Completing Titan’s paws…


Drawing a hand or paw is as complex and detailed as the features of a face, in my opinion.


Upper pic - Going around the edges, building all the edge colors, before filling in all those weird abstract shapes that make up the paw and wrist.


Detail of a colored pencil portrait of a Doberman.

FOR ARTISTS:

I fill those containing edge colors of the paw first, so I can establish the values (lightness-darkness) of the paw colors against that blue-grey paper. Then work inward, filling in the abstract shapes of the paw (the fingers, hand, and wrist)  by connecting them to the colors and values of those edge shapes. I did that same thing when I completed the paw on the left.

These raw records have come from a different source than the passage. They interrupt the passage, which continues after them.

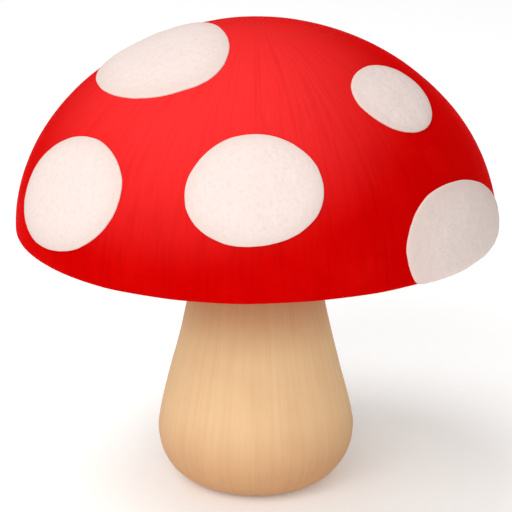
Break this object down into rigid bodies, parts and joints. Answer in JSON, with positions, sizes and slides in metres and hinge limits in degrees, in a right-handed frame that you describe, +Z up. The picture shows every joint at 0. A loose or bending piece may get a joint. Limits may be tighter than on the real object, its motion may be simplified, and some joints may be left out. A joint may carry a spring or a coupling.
{
  "type": "fly agaric mushroom",
  "caption": "Whole picked fly agaric mushroom: domed red cap with raised pale oval patches, free gills underneath and a stout tan stem that stands on its rounded bulb.",
  "frame": {"origin": "middle of the flattened foot of the bulb, on the surface the mushroom stands on", "axes": "+Z up along the stem, the front of the mushroom faces -Y, +X to the right seen from the front"},
  "size_m": [0.1008, 0.1001, 0.0994],
  "materials": {
    "cap_skin": "satin",
    "stem_flesh": "matte",
    "gill_tissue": "matte",
    "veil_felt": "matte"
  },
  "bodies": {
    "root": {"stem": "stem_flesh", "cap": "cap_skin", "gills": "gill_tissue", "patch_front": "veil_felt", "patch_left": "veil_felt", "patch_upper_left": "veil_felt", "patch_upper_right": "veil_felt", "patch_right_margin": "veil_felt", "patch_back_right": "veil_felt", "patch_back_right_margin": "veil_felt", "patch_back_middle": "veil_felt", "patch_back_left": "veil_felt", "patch_back_left_margin": "veil_felt", "patch_back_upper": "veil_felt"}
  },
  "joints": []
}
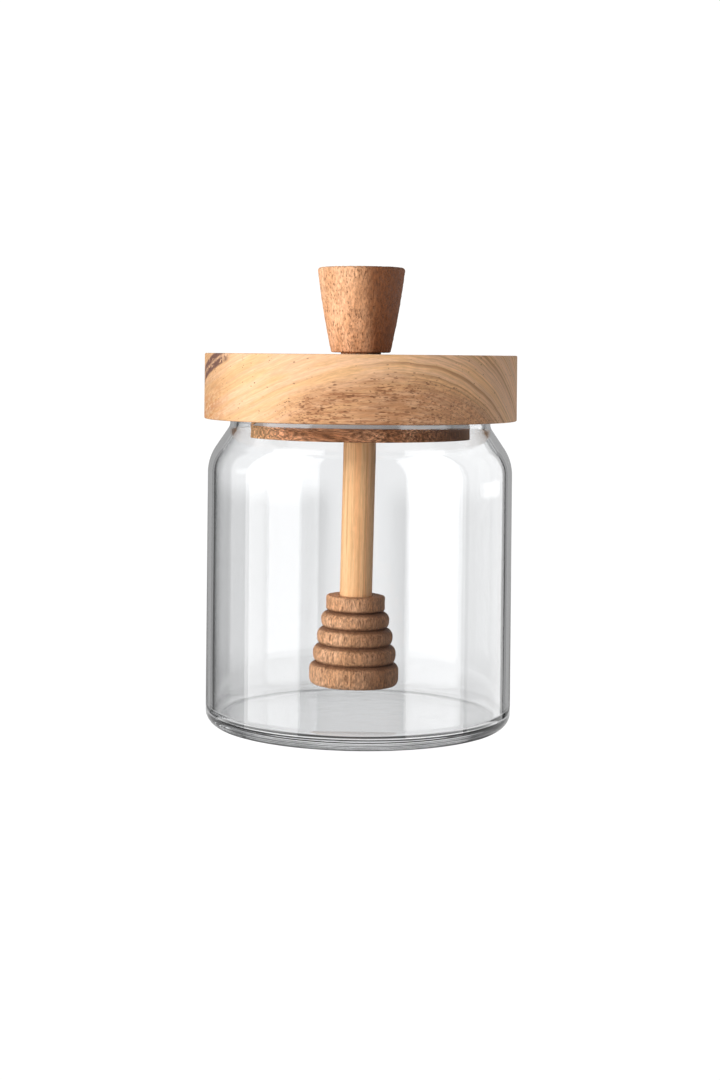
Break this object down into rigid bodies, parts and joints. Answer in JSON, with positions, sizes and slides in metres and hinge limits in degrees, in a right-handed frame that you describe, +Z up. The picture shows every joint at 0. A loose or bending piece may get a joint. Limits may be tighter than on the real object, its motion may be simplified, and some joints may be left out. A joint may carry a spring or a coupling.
{
  "type": "glass honey jar",
  "caption": "Empty clear glass honey jar with a thick round wooden lid, a tapered wooden knob and a ribbed honey dipper hanging inside.",
  "frame": {"origin": "centre of the jar's underside, on the surface that it stands on", "axes": "+Z up along the jar's axis, -Y towards the front that the picture shows, +X to its right"},
  "size_m": [0.0982, 0.0982, 0.1434],
  "materials": {
    "clear_glass": "smooth clear",
    "lid_wood": "fine sanded, oiled, honey blonde",
    "plug_wood": "fine sanded, reddish brown",
    "silicone": "matte grey",
    "turned_wood": "turned, open pored, brown",
    "bamboo": "smooth, straight fibres"
  },
  "bodies": {
    "root": {"jar_glass": "clear_glass", "lid_board": "lid_wood", "lid_plug": "plug_wood", "seal_ring": "silicone", "knob": "turned_wood", "stem": "bamboo", "dipper_head": "turned_wood"}
  },
  "joints": []
}
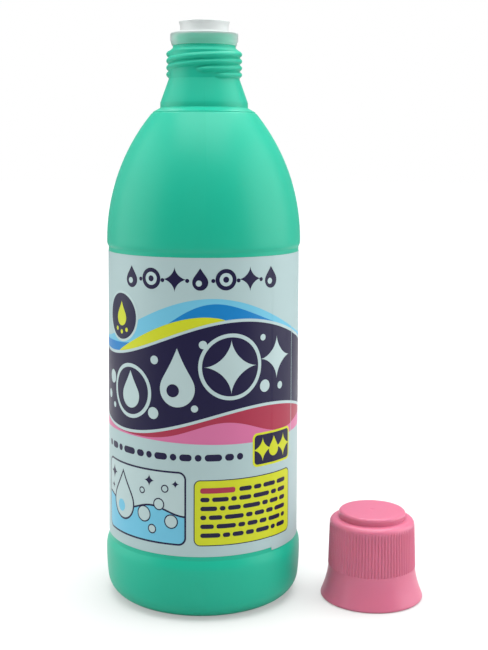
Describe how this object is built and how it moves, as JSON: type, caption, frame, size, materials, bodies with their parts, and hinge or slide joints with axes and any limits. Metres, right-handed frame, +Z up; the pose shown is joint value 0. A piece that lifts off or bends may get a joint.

Working on a mid-value paper like this “Sky Grey”, means establishing values in relationship to the value of the paper. This paper is what I would call a medium value or “mid-tone” — not a very light value paper color, but on the lighter side of medium-value. The colors in Titan’s paws are both darker and lighter in value than the paper. Putting in the edges of the paw first helps me establish all the colors and values in the “interior” of the paw shape. Note that the values on the top of the paw (Pic 1) are lighter than the paper color, and the values at the bottom of the paw are significantly darker. 


That would be very different if I was working on a white paper (ALL the values would be darker than the paper), or for example a dark green paper (all the values would be lighter than the paper except the darkest browns and black, and the colors would be opposite green on the color wheel).  


🎨 Prismacolor pencil on “Sky Grey” Canson Mi-Teintes paper, 16 x 20 inches.


Portrait of Titan, in progress

Commissioned by Alicia McCarthy.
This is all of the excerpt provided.